İstanbul Su ve Kanalizasyon İdaresi (İSKİ) verilerine göre, kente su sağlayan barajlardaki doluluk oranı 23 Kasım itibarıyla yüzde 19,81’e kadar düştü. Şehir genelinde toplam 868,7 milyon metreküp su biriktirme kapasitesine sahip barajlarda, şu anda yalnızca 171,1 milyon metreküp su bulunuyor. Bu oran, son 10 yılın aynı dönemindeki en düşük seviye olarak kayıtlara geçti.
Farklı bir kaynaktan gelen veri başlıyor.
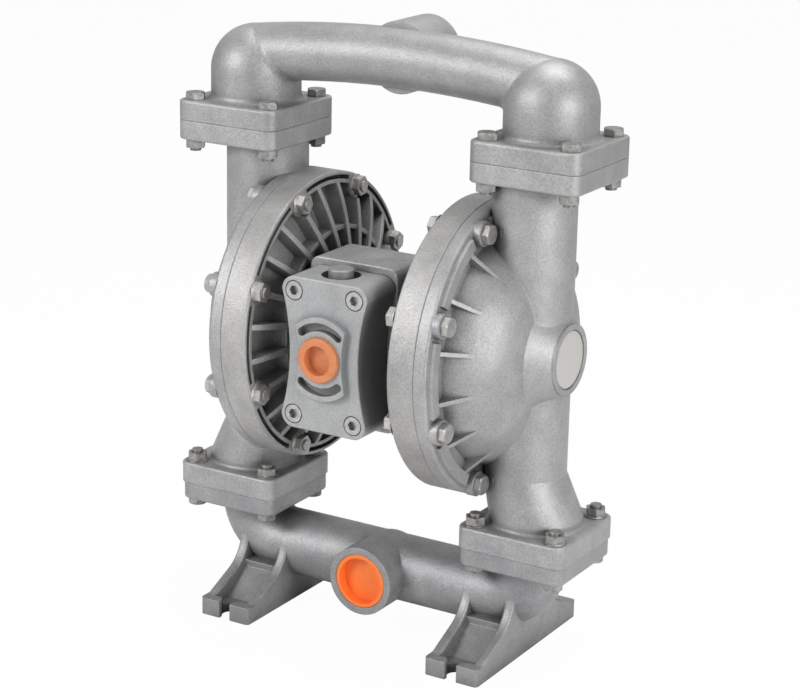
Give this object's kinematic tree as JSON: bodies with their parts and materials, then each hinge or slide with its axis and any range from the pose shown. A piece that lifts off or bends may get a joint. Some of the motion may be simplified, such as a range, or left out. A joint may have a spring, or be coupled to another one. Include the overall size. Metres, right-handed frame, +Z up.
{
  "type": "air operated double diaphragm pump",
  "caption": "Air operated double diaphragm pump in cast aluminium with ribbed air chambers, ball check valves, footed suction manifold and orange transport caps",
  "frame": {"origin": "on the floor, midway between the four foot bolts", "axes": "+X along the diaphragm shaft to the right chamber, +Y to the discharge side at the back, -Y to the suction port and the air valve at the front, +Z up"},
  "size_m": [0.401, 0.2604, 0.5493],
  "materials": {
    "aluminium": "matte",
    "aluminium_light": "matte",
    "valve_paint": "matte",
    "zinc_steel": "satin",
    "bright_steel": "satin",
    "ground_steel": "gloss",
    "machined_aluminium": "satin",
    "bushing_brass": "satin",
    "black_rubber": "matte",
    "white_polymer": "satin",
    "orange_plastic": "satin",
    "pale_disc": "satin"
  },
  "bodies": {
    "pump_body": {"discharge_manifold": "aluminium", "suction_manifold": "aluminium", "fluid_chamber_left": "aluminium", "fluid_chamber_right": "aluminium", "air_chamber_left": "aluminium_light", "air_chamber_right": "aluminium_light", "center_block": "aluminium_light", "air_valve_body": "valve_paint", "chamber_bolts_left": "zinc_steel", "chamber_bolts_right": "zinc_steel", "chamber_nuts_left": "zinc_steel", "chamber_nuts_right": "zinc_steel", "discharge_flange_bolts": "zinc_steel", "discharge_flange_nuts": "zinc_steel", "suction_flange_bolts": "zinc_steel", "suction_flange_nuts": "zinc_steel", "valve_screws": "bright_steel", "block_screws_left": "bright_steel", "block_screws_right": "bright_steel", "plug_retaining_rings": "bright_steel", "spool_plug_top": "machined_aluminium", "spool_plug_bottom": "machined_aluminium", "shaft_bushings": "bushing_brass", "pilot_bushings": "bushing_brass", "spool_sleeve": "bushing_brass", "diaphragm_left": "black_rubber", "diaphragm_right": "black_rubber", "shaft_seals": "black_rubber", "block_gasket_left": "black_rubber", "block_gasket_right": "black_rubber", "valve_gasket": "black_rubber", "suction_seat_left": "white_polymer", "suction_seat_right": "white_polymer", "discharge_seat_left": "white_polymer", "discharge_seat_right": "white_polymer", "seat_seals": "white_polymer", "badge_disc_left": "pale_disc", "badge_disc_right": "pale_disc"},
    "shaft_assembly": {"diaphragm_shaft": "ground_steel", "inner_plate_left": "machined_aluminium", "inner_plate_right": "machined_aluminium", "outer_plate_left": "machined_aluminium", "outer_plate_right": "machined_aluminium"},
    "pilot": {"pilot_rod": "ground_steel"},
    "spool": {"valve_spool": "ground_steel"},
    "suction_ball_left_body": {"suction_ball_left": "white_polymer"},
    "suction_ball_right_body": {"suction_ball_right": "white_polymer"},
    "discharge_ball_left_body": {"discharge_ball_left": "white_polymer"},
    "discharge_ball_right_body": {"discharge_ball_right": "white_polymer"},
    "suction_cap": {"suction_port_cap": "orange_plastic"},
    "inlet_cap": {"air_inlet_cap": "orange_plastic"}
  },
  "joints": [
    {"name": "shaft_stroke", "type": "slide", "parent": "pump_body", "child": "shaft_assembly", "axis": [1, 0, 0], "range_m": [-0.016, 0.016], "deforming": ["diaphragm_left", "diaphragm_right"]},
    {"name": "pilot_shift", "type": "slide", "parent": "pump_body", "child": "pilot", "axis": [1, 0, 0], "range_m": [-0.0025, 0.0025]},
    {"name": "spool_shift", "type": "slide", "parent": "pump_body", "child": "spool", "axis": [0, 0, 1], "range_m": [0, 0.012]},
    {"name": "suction_ball_left_lift", "type": "slide", "parent": "pump_body", "child": "suction_ball_left_body", "axis": [0, 0, 1], "range_m": [0, 0.014]},
    {"name": "suction_ball_right_lift", "type": "slide", "parent": "pump_body", "child": "suction_ball_right_body", "axis": [0, 0, 1], "range_m": [0, 0.014]},
    {"name": "discharge_ball_left_lift", "type": "slide", "parent": "pump_body", "child": "discharge_ball_left_body", "axis": [0, 0, 1], "range_m": [0, 0.014]},
    {"name": "discharge_ball_right_lift", "type": "slide", "parent": "pump_body", "child": "discharge_ball_right_body", "axis": [0, 0, 1], "range_m": [0, 0.014]},
    {"name": "suction_cap_pull", "type": "slide", "parent": "pump_body", "child": "suction_cap", "axis": [0, -1, 0], "range_m": [0, 0.12]},
    {"name": "air_inlet_cap_pull", "type": "slide", "parent": "pump_body", "child": "inlet_cap", "axis": [0, -1, 0], "range_m": [0, 0.1]}
  ]
}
BARAJLARDAKİ DOLULUK ORANLARI
Baraj bazında su dolulukları ise şöyle ölçüldü:
- Ömerli: %24,66
- Darlık: %16,98
- Elmalı: %2,8
- Terkos: %25,05
- Alibey: %2,42
- Büyükçekmece: %16,39
- Sazlıdere: %9,99
- Istrancalar: %0,79
- Kazandere: %0,21
- Papuçdere: %0,74
Barajlar arasında en kritik durum Kazandere’de görülüyor. Geçen yıl aynı dönemde yüzde 8,05 doluluk oranına sahip olan baraj, bugün itibarıyla yalnızca yüzde 1,7 seviyesinde. Pabuçdere Barajı da yüzde 3,61 doluluk oranıyla tehlikeli sınırda yer alıyor.
BARAJ DOLULUK ORANI ALARM VERİYOR
İSKİ istatistikleri, son 10 yılın Kasım ayı doluluk oranlarını da ortaya koyuyor:
2016’da %34,98, 2017’de %55,41, 2018’de %49,35, 2019’da %36,59, 2020’de %26,3, 2021’de %41,52, 2022’de %35,19, 2023’te %23,78, 2024’te %27,75 olarak kaydedilen baraj doluluk oranı, 2025’te yüzde 19,81’e gerileyerek alarm veriyor.
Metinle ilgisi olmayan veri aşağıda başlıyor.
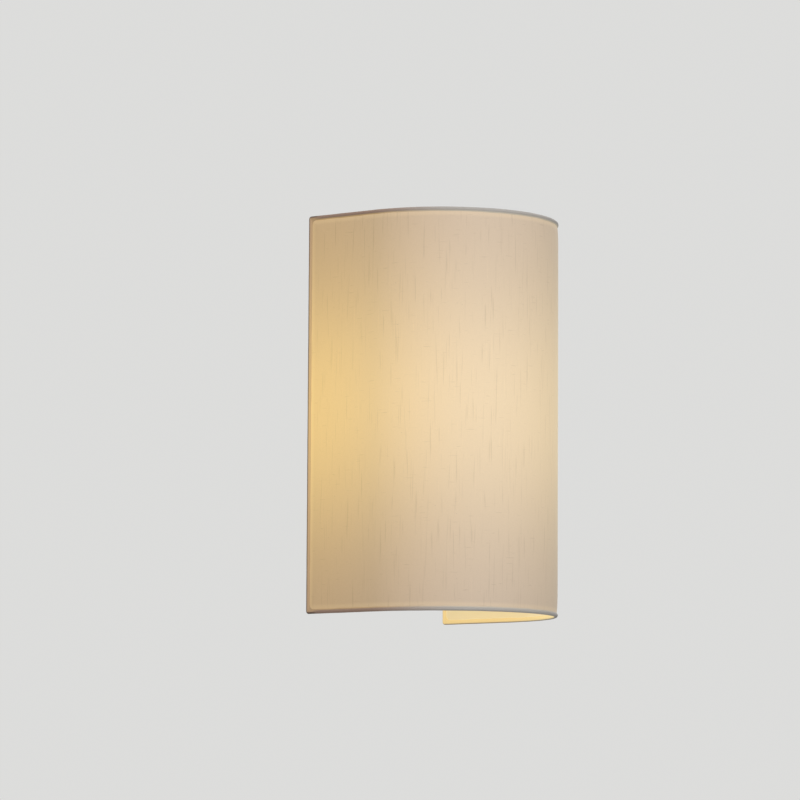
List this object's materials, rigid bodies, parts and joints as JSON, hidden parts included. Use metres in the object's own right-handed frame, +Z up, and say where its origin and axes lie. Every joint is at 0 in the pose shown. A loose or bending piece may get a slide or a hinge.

UZMAN UYARISI: SU TASARRUFU ŞART
İstanbul Teknik Üniversitesi İklim Bilimi ve Meteoroloji Mühendisliği Bölümü Öğretim Üyesi Prof. Dr. Hüseyin Toros, Türkiye’nin son yıllarda Marmara Bölgesi dahil kurak dönemlerden geçtiğini belirterek, “Kuraklık barajların dolmasını engelliyor, sıcak havalar da mevcut su kaynaklarının hızla tükenmesine yol açıyor” dedi.
Toros, ekimde yağışların biraz toparladığını ancak kasım ayında tekrar yüksek basınç sistemlerinin etkisiyle sıcak günler yaşandığını vurguladı. İstanbul barajlarının şehir nüfusuna yetecek düzeyde suya sahip olmadığını söyleyen Toros, “Geçmiş veriler ışığında son yılların en kurak ikinci yılıyla karşı karşıyayız. Barajlarımız tam kapasite dolsa bile İstanbul’un yıllık su ihtiyacını karşılamıyor. Yeşilçay ve Melen gibi uzak kaynaklar yetişiyor ama onlar da uzun ve zahmetli bir yol gerektiriyor. Yapabileceğimiz en iyi çözüm tasarruf. Su kullanımı konusunda bilinçli davranmak ve doğal yönlendirici sistemleri uygulamak şart.” ifadelerini kullandı.